**Information shown**
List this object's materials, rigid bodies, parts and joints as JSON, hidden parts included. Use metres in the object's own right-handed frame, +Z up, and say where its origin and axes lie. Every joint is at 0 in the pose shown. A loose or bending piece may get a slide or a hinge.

---

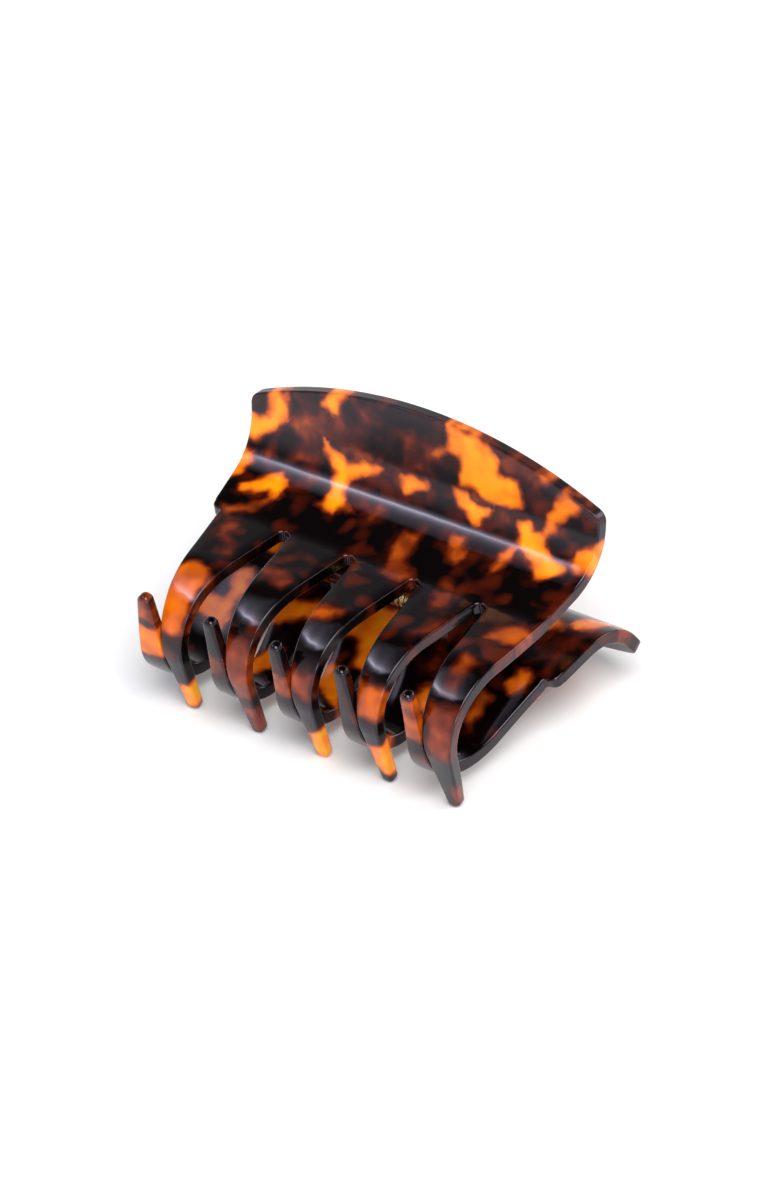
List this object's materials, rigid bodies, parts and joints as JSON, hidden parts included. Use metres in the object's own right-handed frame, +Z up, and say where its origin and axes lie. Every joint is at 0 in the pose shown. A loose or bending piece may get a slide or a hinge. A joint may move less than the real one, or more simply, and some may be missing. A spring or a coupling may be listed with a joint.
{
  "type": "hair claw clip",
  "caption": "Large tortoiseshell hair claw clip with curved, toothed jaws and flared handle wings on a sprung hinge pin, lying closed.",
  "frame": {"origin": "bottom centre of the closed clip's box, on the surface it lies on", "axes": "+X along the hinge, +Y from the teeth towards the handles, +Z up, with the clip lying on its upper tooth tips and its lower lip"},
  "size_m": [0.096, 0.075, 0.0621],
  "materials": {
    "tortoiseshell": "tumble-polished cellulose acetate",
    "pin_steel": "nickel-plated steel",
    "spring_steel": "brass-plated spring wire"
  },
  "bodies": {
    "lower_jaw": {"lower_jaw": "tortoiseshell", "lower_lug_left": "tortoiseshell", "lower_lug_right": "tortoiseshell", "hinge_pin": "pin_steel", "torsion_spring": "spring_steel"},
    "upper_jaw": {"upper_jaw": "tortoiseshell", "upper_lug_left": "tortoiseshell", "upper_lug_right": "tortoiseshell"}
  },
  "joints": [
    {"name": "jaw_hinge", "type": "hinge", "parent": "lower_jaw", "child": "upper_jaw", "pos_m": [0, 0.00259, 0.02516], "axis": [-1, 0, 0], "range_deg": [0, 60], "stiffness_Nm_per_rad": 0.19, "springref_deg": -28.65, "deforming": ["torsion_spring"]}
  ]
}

==

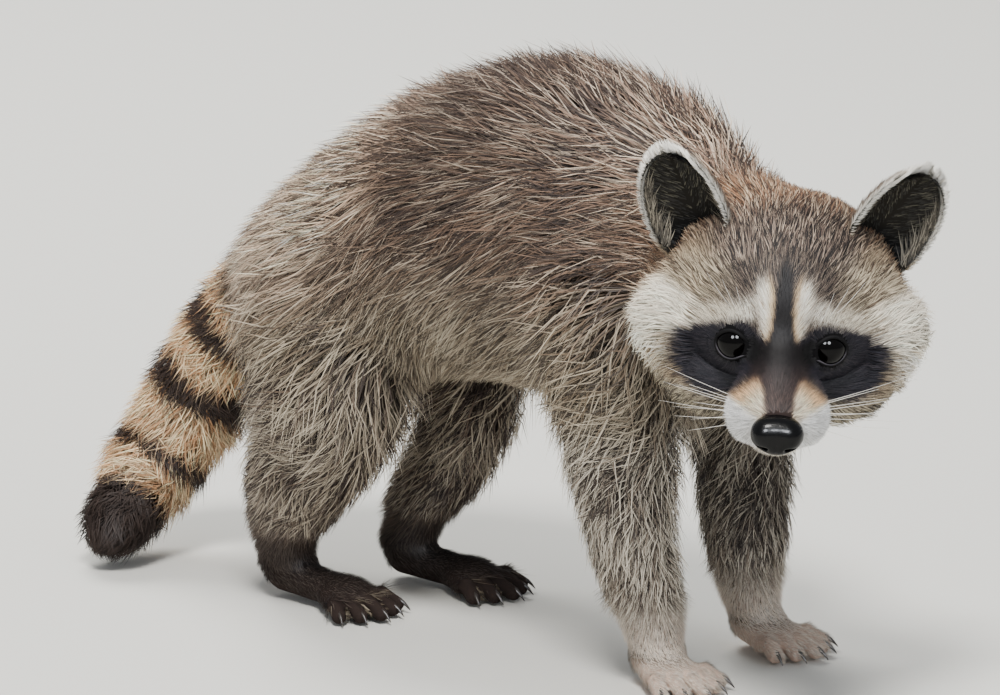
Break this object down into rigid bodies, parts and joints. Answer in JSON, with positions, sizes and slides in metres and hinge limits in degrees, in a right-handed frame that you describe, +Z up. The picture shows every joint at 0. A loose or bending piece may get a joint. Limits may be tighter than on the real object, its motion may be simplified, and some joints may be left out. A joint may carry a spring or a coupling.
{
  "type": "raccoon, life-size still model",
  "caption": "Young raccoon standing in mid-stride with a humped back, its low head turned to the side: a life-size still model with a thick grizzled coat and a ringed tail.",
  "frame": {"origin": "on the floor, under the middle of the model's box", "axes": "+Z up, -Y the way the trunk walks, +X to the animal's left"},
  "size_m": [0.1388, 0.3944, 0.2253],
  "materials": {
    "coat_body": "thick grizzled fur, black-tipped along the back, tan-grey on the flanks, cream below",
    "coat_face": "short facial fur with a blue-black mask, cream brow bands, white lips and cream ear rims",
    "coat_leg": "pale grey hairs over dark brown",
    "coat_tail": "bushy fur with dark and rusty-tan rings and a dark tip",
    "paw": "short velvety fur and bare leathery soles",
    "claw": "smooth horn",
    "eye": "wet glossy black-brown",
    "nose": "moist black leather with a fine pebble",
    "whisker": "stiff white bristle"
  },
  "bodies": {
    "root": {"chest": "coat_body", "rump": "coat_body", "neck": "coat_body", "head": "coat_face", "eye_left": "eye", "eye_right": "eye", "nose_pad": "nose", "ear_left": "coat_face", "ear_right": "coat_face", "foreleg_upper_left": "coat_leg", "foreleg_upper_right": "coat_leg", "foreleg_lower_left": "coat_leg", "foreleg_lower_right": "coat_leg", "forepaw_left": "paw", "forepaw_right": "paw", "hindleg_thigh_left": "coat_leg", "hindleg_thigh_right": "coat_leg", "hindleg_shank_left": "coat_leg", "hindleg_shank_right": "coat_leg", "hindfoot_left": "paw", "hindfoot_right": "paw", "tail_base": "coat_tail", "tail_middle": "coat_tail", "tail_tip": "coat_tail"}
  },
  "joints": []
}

**Your instructions**
Give nothing but the number of lines containing the string "origin".

**Correct answer**
4